Ottawa's invisible inquiry
TheStar.com - News - Ottawa's invisible inquiry
Former judge Iacobucci to rule soon on motion to open up private probe into security agencies
November 06, 2007
Tonda MacCharles
Ottawa Bureau
OTTAWA–Somewhere in Ottawa, an inquiry is underway into how Canada's national security agencies conducted themselves in the "troubling" cases of three Muslim Canadian men.
Arrested in Syria, detained and interrogated under torture, Abdullah Almalki, Ahmad Elmaati and Muayyed Nureddin are barred from the independent review into the actions of Canadian officials during their ordeal.
The public is not even allowed to know where the inquiry is doing its work. Not the building, not the street, not the neighbourhood.
All a spokesperson for former Supreme Court of Canada judge Frank Iacobucci – who is leading the inquiry – will say is that the secret interviews are taking place in a boardroom at an undisclosed "secure government location."
The inquiry is being held because Justice Dennis O'Connor, who investigated the Maher Arar affair, found the cases of the other three Muslim Canadians raised "troubling questions about what role Canadian officials may have played in the events that befell them."
But a full public inquiry, he said, with all the battles over what should be secret and what should be heard in the open, could be "tortuous" and time-consuming.
Instead, he urged an "independent and credible process that is able to address the integrated nature of the underlying investigations and inspires public confidence in the outcome."
The result is the Iacobucci inquiry. Iacobucci is to rule some time in the next two weeks on a motion filed by Almalki, Elmaati and Nureddin as well as lawyers for civil liberties groups and national associations representing Muslim and Arab Canadians who were granted "intervener" status.
The men and their supporters want a more open and transparent process. They want access, at the least, to witness lists and federal government documents, and open hearings on issues that don't directly involve national security.

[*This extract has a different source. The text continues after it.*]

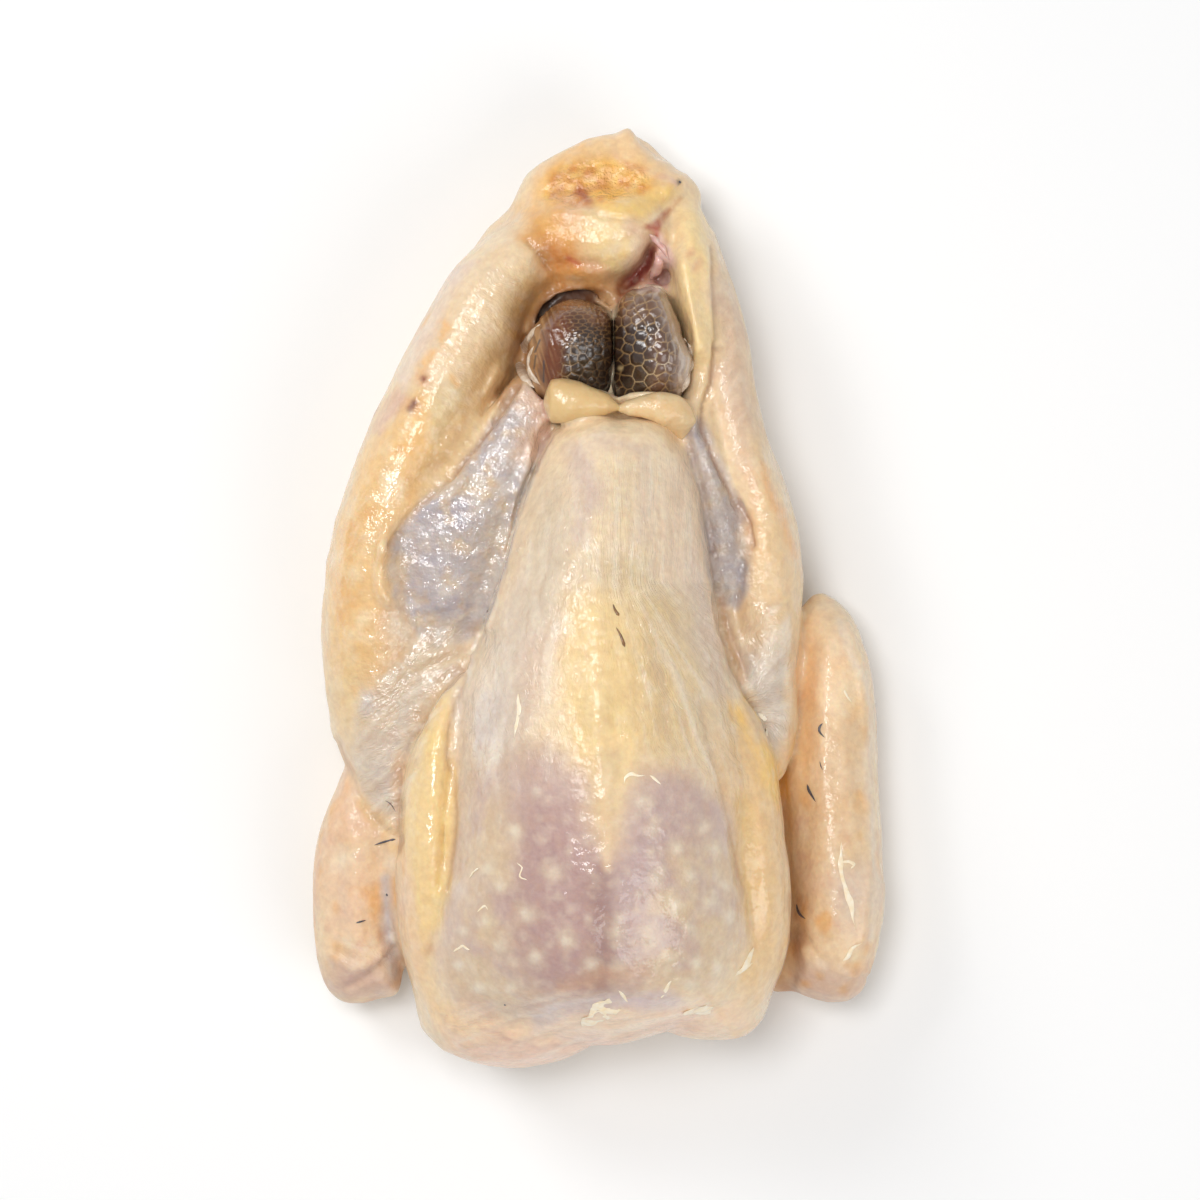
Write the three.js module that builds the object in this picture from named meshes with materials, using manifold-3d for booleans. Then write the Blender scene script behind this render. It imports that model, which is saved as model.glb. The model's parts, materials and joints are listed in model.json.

From the end of June to the end of September, lawyers working for Iacobucci interviewed more than 40 witnesses from Canadian Security Intelligence Service (CSIS,) the RCMP and the Department of Foreign Affairs.
Although he is leading the inquiry, and is to deliver a report to the federal government by Jan. 31, Iacobucci did not personally preside over any of those interviews.
Iacobucci's lead counsel John Laskin says the legal team is bound by its "terms of reference," not to duplicate work already done, and is "taking depositions" from witnesses, which could well lead to further questioning by Iacobucci.
"It surprised me a bit when I heard they were doing this," said University of Ottawa law professor Craig Forcese, an expert in national security and administrative law.
The inquiry is indeed pressed for time, he said, and has divided up its tasks, but he points out that "there's a basic principle of administrative law: he or she who hears must decide."
In other words, where evidence is given orally, the decision maker has to be there, a principle Iacobucci, who is an expert in administrative law, is no doubt well aware of.
The federal government brushes off concerns the public will not have confidence in the result of such a closed inquiry. Its legal brief echoes Prime Minister Stephen Harper's comments that Iacobucci is an "eminent jurist" who should be trusted.
"Public confidence in an internal inquiry flows from the credibility of the commissioner himself, which is beyond doubt," the government brief says.
One intervener group, Canadian Coalition for Democracies, sides with the government on keeping it a closed review.
Forcese says while Iacobucci, Laskin and the other inquiry lawyers involved "are very eminent jurists," there is still a fundamental requirement or expectation in our legal system that justice needs "not just to be done, but to be seen to be done."
There are benefits to allowing the public to see some of its workings.
The Arar inquiry, "as long and as tortuous as it was," shifted the government's "culture of secrecy" surrounding how it claims national security confidentiality, says Forcese.
The federal government says the actions of Canadian officials, and not of the three men, are at the heart of the inquiry.
Their reputations are not at issue and they are in no way on trial, so their interests are not the same as they would be in a courtroom proceeding – a response Forcese dismisses.
"To say that these men's interests aren't implicated, that's a technical response. Their reputation is still very much in play."
He points out that the Arar process eliminated the need for a civil trial "because the Arar outcome was so damning, and the settlement that Arar obtained from the government was essentially a settlement for the biggest defamation lawsuit in the history of Canada."
But the federal government says that to try to open the Iacobucci inquiry now is "unworkable and impractical."
Indeed, such an attempt may be for naught because the fact-finding part of the inquiry is nearing an end, Laskin said in an interview.
The inquiry is moving into its concluding stages in an effort to deliver a report to the government by the Jan. 31 deadline. There are tough choices ahead for the men.
Paul Copeland, lawyer for Almalki, said they are discussing whether they should have any further involvement, however peripheral.
There have been "off the record" discussions between their lawyers and commission counsel, but no real input, he said.
Copeland has called for the inquiry to look "at the deficiencies in what Canadians in CSIS and the RCMP did in Almalki's case."
"My position is, and it has been for a long time, that both agencies are incompetent. And if Iacobucci isn't going to look at that aspect of things, I don't know who is."